Which seems as good a summary as I’ve yet seen. Celtic fans – not all Bears are burying their heads and running away.

Nonetheless, some were upset at what they see as unfairly dragging the name of a club legend into all this.

Here’s Ross: “…the part of the report which really did infuriate the vast majority of Rangers supporters was the insinuation that John Greig would have had any sort of awareness that this scheme was potentially illegal. He is a great servant of Rangers and you sought to blight his name, which I, amongst many others, believe is totally and utterly unacceptable.”

Many, like Scott, point to systemic corporate failure rather than individual culpability and although the scapegoat-hunters won’t be satisfied, my hunch is that this is near to the reality of events under Sir David Murray’s regime at the club:

“Your piece – and more to follow no doubt – just confirms to me the systematic failings of the RFC management pre-Craig Whyte. Executives more interested in their personal wealth accumulation and boards of Directors who are either ineffectual (Ogilivie) or just football people (Greig) who lack the expertise to challenge and balance decisions made by Executives (your blogs also on the Murray regime paint very well a picture of a culture where the Executives are trusted because they are feared or assumed to be doing the right thing – after all every Director probably laboured under the delusion that every executive decision is made in the best interests of the football club and when they gain financially who is going to question what is going on?).”

Hope of course, is what football support is all about. And Iain’s big quandary is all about hope – the hope that Rangers will win the so-called Big Tax Case: “A big question I would love the answer to and would love someone to ask is: if Rangers got found not guilty in respect to the EBTs would Rangers be entitled to chase for compensation? We have been operating under this now for 4 possibly 5 years and it has hampered our club financially going forward and it would not be in the terrible mess it is in now if this was not under the shadow of the tax case. As I am sure more buyers would have been at the table at the time David Murray was selling up.”

Brian was typical though of many fans who feel let down, sold out, the club they thought stood for certain values now in administration and facing possible (or is that becoming probable)liquidation:

“…let me say I am a Gers fan and that my club has acted, on the face of it against all that I believed my club to stand for, honesty, fairness and a high level of integrity. I frankly am ashamed and embarrassed…That situation will be resolved shortly I’m afraid and Rangers, if what your investigation said is correct, will be no more.”

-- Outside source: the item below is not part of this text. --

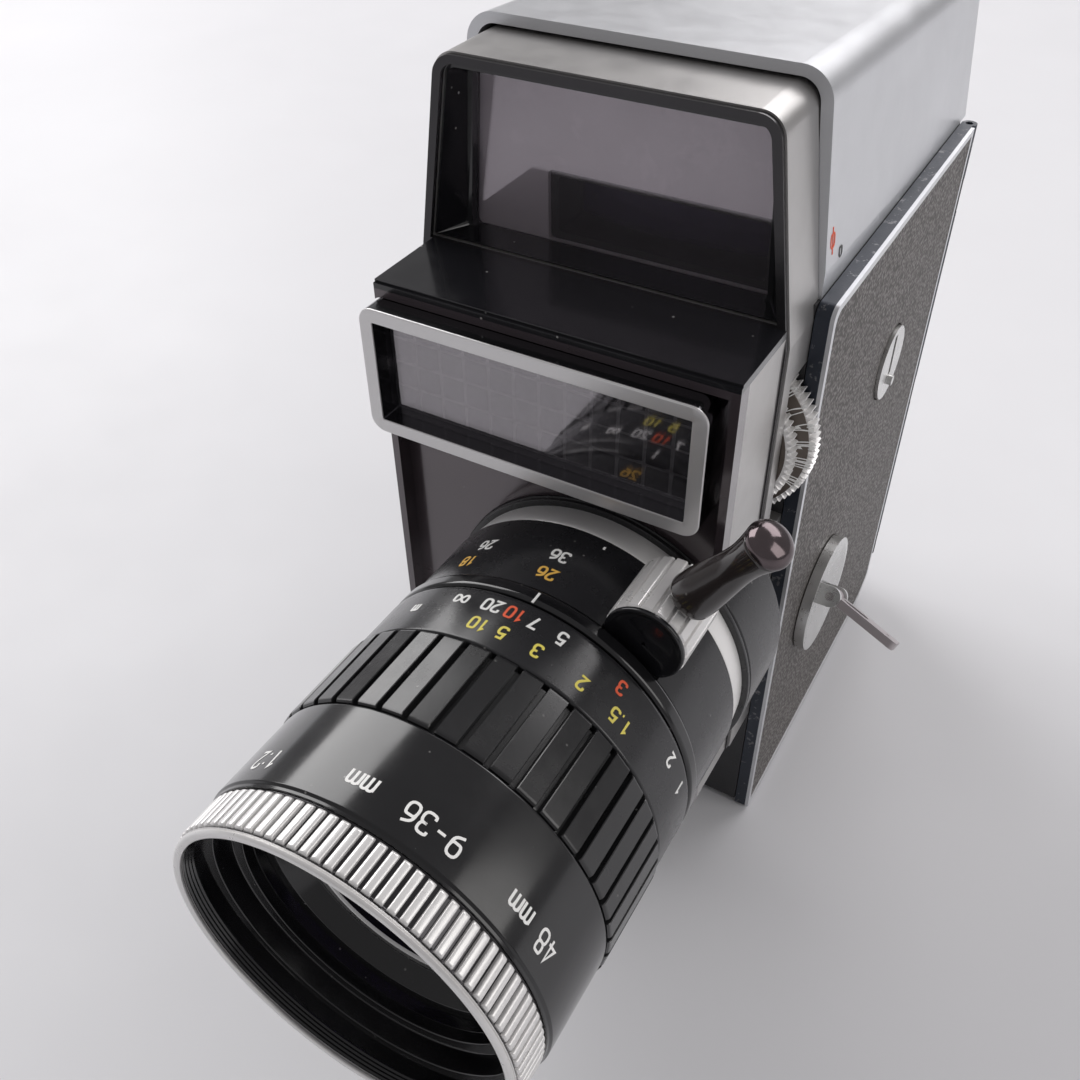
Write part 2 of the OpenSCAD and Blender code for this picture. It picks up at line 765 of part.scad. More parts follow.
module side_door() color([0.22, 0.24, 0.28]) {
    difference() {
        union() {
            along_x(door_x0, door_skin) intersection() {
                door_outline(0);
                box2([y_door - 1, 0], [hinge_y, body_h + 1]);
            }
            translate([hinge_x, hinge_y, heel_r]) cylinder(h = door_z1 - heel_r, r = hinge_r);
            // lip that closes the film chamber
            along_x(door_x0 - 1.6, door_x0 + eps) difference() {
                lip_outline(0.5);
                lip_outline(1.8);
            }
        }
        translate([hinge_x, hinge_y, -1]) cylinder(h = body_h + 2, r = hinge_pin_r + run_fit);
        for (z = knuckle_z)
            translate([door_x0 - 0.2, hinge_y - hinge_r - 0.3, z - 0.2])
                cube([door_t + 1, 2 * hinge_r + 1, knuckle_h + 0.4]);
        translate([0, lock_y, lock_z]) rod_x(door_x0 - 2, door_x1 + 1, 2.2 + run_fit);
        translate([0, -wind_y, wind_z]) rod_x(door_x0 - 2, door_x1 + 1, 3.2 + run_fit);
    }
}

module lip_outline(inset) {
    side_outline(chamber_front + inset, chamber_low + inset, chamber_back - 3 - inset,
                 chamber_high - inset, heel_r - wall - inset, 1);
}

module door_fittings_waste() {
    translate([0, lock_y, lock_z]) rod_x(door_x0, door_x1 + 1, 6.9);
    translate([0, -wind_y, wind_z]) rod_x(door_x0, door_x1 + 1, 3.6);
}

module trim_outline(inset) {
    intersection() {
        door_outline(inset);
        box2([y_door - 1, 0], [hinge_y - hinge_r - 0.4 - inset, body_h + 1]);
    }
}

module door_trim() color("gainsboro") along_x(door_skin, door_x1) difference() {
    trim_outline(0);
    trim_outline(trim_w);
}

module door_leather() color([0.36, 0.33, 0.31]) difference() {
    along_x(door_skin, door_x1 - 0.1) trim_outline(trim_w + 0.05);
    door_fittings_waste();
}

// Slotted disc with an index pin; the cam on its inner end draws the door shut
module lock_disc() color("silver") translate([0, lock_y, lock_z]) difference() {
    union() {
        rod_x(door_skin + 0.05, door_x1 + 0.5, 6.6);
        rod_x(door_x0 - 1.9, door_x1, 2.2);
        translate([door_x0 - 3.4, -2, -7]) cube([1.5, 4, 14]);
        translate([0, 0.4, -3.6]) rod_x(door_x1, door_x1 + 1.3, 0.9);
    }
    translate([door_x1 - 0.3, -0.7, -2.2]) cube([2, 1.4, 7.6]);
}

// Frame of the winding disc, turned to its place at rest
module at_winding() {
    translate([0, -wind_y, wind_z]) rotate([-wind_angle, 0, 0]) children();
}

// Dished disc with two ears for the key's pin
module winding_disc() color("silver") at_winding() difference() {
    union() {
        difference() {
            rod_x(door_x1 + 0.1, door_x1 + 1.9, wind_r);
            translate([door_x1 + 0.9 + 48, 0, 0]) sphere(48.05, $fn = fine_fn);
        }
        rod_x(dog_x, door_x1 + 0.2, 3.2);
        for (s = [-1, 1])
            translate([door_x1 + 0.6, s * (key_w / 2 + 0.9) - 0.7, -1.9]) {
                cube([2.8, 1.4, 3.8]);
                translate([2.8, 1.4, 1.9]) rotate([90, 0, 0]) cylinder(h = 1.4, r = 1.9);
            }
    }
    translate([key_pin_x, 0, 0]) rod_y(-8, 8, key_pin_r);
    // slot for the arbor's drive tongue
    translate([dog_x - 1, -1.5, -4]) cube([2.8, 3, 8]);
}

module key_pin() color("silver") at_winding() translate([key_pin_x, 0, 0]) rod_y(-key_w / 2 - 1.8, key_w / 2 + 1.8, key_pin_r);

module winding_key() color("silver") at_winding() translate([key_pin_x, 0, 0]) rotate([0, key_droop, 0]) difference() {
    union() {
        translate([0, 0, -key_t / 2]) linear_extrude(key_t) difference() {
            round_box2([-0.4, -key_w / 2], [key_len, key_w / 2], 1);
            translate([4.2, 0]) {
                translate([-1, 0]) circle(1.5);
                translate([1.6, 0]) circle(1.5);
                box2([-1, -1.5], [1.6, 1.5]);
            }
            box2([key_len - 2.6, -0.5], [key_len - 2, 0.5]);
        }
        rod_y(-key_w / 2, key_w / 2, 1.4);
    }
    rod_y(-8, 8, key_pin_r + run_fit);
}

module hinge_pin() color("silver") translate([hinge_x, hinge_y, heel_r - 6]) cylinder(h = body_h - heel_r + 5.4, r = hinge_pin_r);

// ---------- film transport and drive ----------

module film_gate() color("silver") difference() {
    translate([film_x0 - 1.4, film_plane, lens_z - 16]) cube([film_w + 2.8, 1.2, 32]);
    translate([lens_x - 2.4, film_plane - 1, lens_z - 1.75]) cube([4.8, 4, 3.5]);
    translate([claw_x - 0.3, film_plane - 1, lens_z - 12.8]) cube([1.2, 4, 6]);
}

module pressure_plate() color("dimgray") union() {
    translate([film_x0, film_plane + 1.5, lens_z - 12]) cube([film_w, 1.4, 24]);
    translate([film_x0 + 3, film_plane + 2.9 - eps, lens_z - 5]) cube([film_w - 6, 1.2, 10]);
    translate([web_high, film_plane + 2.9, lens_z - 2]) cube([film_w, 1.2, 4]);
}

module film_claw() color("silver") translate([claw_x, film_plane + 0.1, lens_z - 8.4]) union() {
    cube([0.6, 1, 1]);
    translate([0, -2.4, -3]) cube([0.6, 1.6, 5]);
    translate([0, -2.4, 0]) cube([0.6, 2.6, 1]);
}

module spool() {
    difference() {
        union() {
            rod_x(film_x0 - flange_t, film_x0, spool_r);
            rod_x(film_x1, film_x1 + flange_t, spool_r);
            rod_x(film_x0 - eps, film_x1 + eps, 8);
        }
        rod_x(0, side, spindle_r + run_fit);
        for (a = [0, 120, 240])
            rotate([a, 0, 0]) translate([0, 0, 16.5]) rod_x(film_x1 - 1, film_x1 + 3, 4);
    }
}

module supply_spool() color("silver") translate([0, spool_y, supply_z]) spool();

module takeup_spool() color("dimgray") translate([0, spool_y, takeup_z]) spool();

// Mainspring barrel with its gear, turning on the winding arbor
module spring_barrel() color("goldenrod") translate([0, -wind_y, wind_z]) difference() {
    union() {
        rod_x(-20, -5, barrel_r);
        along_x(-5 - eps, -2.6) toothed_outline(60, barrel_r, barrel_r + 1.3);
    }
    rod_x(-30, 0, arbor_r + run_fit);
}

module winding_arbor() color("silver") at_winding() union() {
    rod_x(-22.5, dog_x - 0.4, arbor_r);
    intersection() {
        rod_x(dog_x - 0.5, dog_x + 1.2, arbor_r);
        translate([dog_x - 1, -1.2, -4]) cube([4, 2.4, 8]);
    }
}

module mechanism_plate() color("silver") difference() {
    along_x(-23, -21.4) side_outline(chamber_front + 0.3, chamber_low + 0.3, chamber_back - 0.3,
                                     chamber_high - 0.3, heel_r - wall, 1);
    translate([0, -wind_y, wind_z]) rod_x(-30, 0, arbor_r + run_fit);
    cover_screw_places() rod_x(-30, -20, 1.2);
    translate([0, 22, 60]) rod_x(-30, 0, 9);
}

module shutter_disc() color([0.1, 0.1, 0.1]) translate([shutter_x, 0, shutter_z]) union() {
    along_y(y_door - 2.4, y_door - 1.8) difference() {
        circle(shutter_r);
        intersection() {
            difference() {
                circle(shutter_r - 1.2);
                circle(9);
            }
            rotate(100) box2([0, 0], [shutter_r, shutter_r]);
        }
    }
    rod_y(y_door - 3, chamber_front + 6, 1.5);
}

module release_button() color("silver") translate([release_x, 0, release_z]) union() {
    rod_y(y_plate - 7, y_plate - 3.2, release_r);
    rod_y(y_plate - 3.3, y_plate + 6, release_r - 1.4 - run_fit);
}

// ---------- assembly ----------

chassis();
base_plate();
tripod_bush();
left_cover();
left_leather();
cover_screws();
top_housing();
front_cover();
hood_rim();
hood_lining();
finder_window();
finder_tunnel();
finder_lens();
eyepiece();
eyecup();
front_block();
shelf_plate();
front_plate();
cell_frame();
cell_window();
selenium_cell();
lens_boss();
lens_flange();
lens_tube();
index_ring();
relay_lens();
film_gate();
pressure_plate();
hinge_pin();
mechanism_plate();
dial_shaft();
side_door();
door_trim();
door_leather();
lock_disc();
winding_disc();
key_pin();
winding_key();
winding_arbor();
zoom_ring();
zoom_knob();
knob_cap();
zoom_lever();
lever_cap();
variator_lens();
focus_ring();
focus_grip();
front_barrel();
filter_ring();
front_bezel();
front_cell();
front_element();
speed_dial();
film_dial();
release_button();
spring_barrel();
shutter_disc();
film_claw();
supply_spool();
takeup_spool();
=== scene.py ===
"""Looks of the cine camera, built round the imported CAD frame.

Lengths here are in millimetres and become metres in the meshes.
"""
import bpy
import bmesh
import math
from mathutils import Matrix, Vector


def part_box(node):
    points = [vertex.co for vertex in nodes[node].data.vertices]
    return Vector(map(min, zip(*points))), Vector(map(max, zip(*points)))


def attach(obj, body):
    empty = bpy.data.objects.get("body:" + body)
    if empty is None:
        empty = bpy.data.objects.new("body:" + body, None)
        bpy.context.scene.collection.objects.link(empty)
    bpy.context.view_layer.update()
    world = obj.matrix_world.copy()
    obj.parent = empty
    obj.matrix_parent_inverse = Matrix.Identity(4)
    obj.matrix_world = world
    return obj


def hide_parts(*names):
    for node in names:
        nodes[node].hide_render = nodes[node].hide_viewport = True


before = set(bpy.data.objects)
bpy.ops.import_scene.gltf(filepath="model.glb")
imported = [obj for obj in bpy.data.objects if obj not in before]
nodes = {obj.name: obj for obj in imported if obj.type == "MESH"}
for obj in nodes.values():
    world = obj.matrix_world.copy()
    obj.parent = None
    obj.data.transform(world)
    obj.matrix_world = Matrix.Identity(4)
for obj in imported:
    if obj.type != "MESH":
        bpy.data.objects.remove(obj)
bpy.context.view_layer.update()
MM = 0.001


def low(node, axis):
    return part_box(node)[0]["xyz".index(axis)] / MM


def high(node, axis):
    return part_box(node)[1]["xyz".index(axis)] / MM


def middle(node, axis):
    return (low(node, axis) + high(node, axis)) / 2


# ---------- places taken from the frame ----------

LENS_X = middle("focus_ring", "x")
LENS_Z = middle("focus_ring", "z")
# radius of the lens rings, of the tube inside them, and half the housing's width
LENS_R = 25.8
TUBE_R = 21.05
SIDE = 28.7
SHELF = high("shelf_plate", "z")
HOOD_TOP = high("front_cover", "z")
HOUSING_TOP = high("top_housing", "z")
HOUSING_FRONT = low("top_housing", "y")
BODY_TOP = high("chassis", "z")


# ---------- materials ----------

def link(tree, out, into):
    tree.links.new(out, into)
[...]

Large numbers of fans also felt abandoned by the Scottish FA and allied football governing bodies, as Kenny wrote:

“Rangers fans have absolutely no love for the SFA, and at times in recent history have been seen to be ‘at war’ with the SFA. The SFA ,I’m sure you are aware, have done little or nothing to help RFC in admin, unlike the FA’s assistance with Portsmouth FC.”

A small sample of Rangers’ opinions from around the world – let alone around Govan. It’s clear many are more than clear that simply scapegoating the post-EBT management of Craig Whyte is, right now, missing the point and dangerously shifting attention from those who ran the club into deep debt.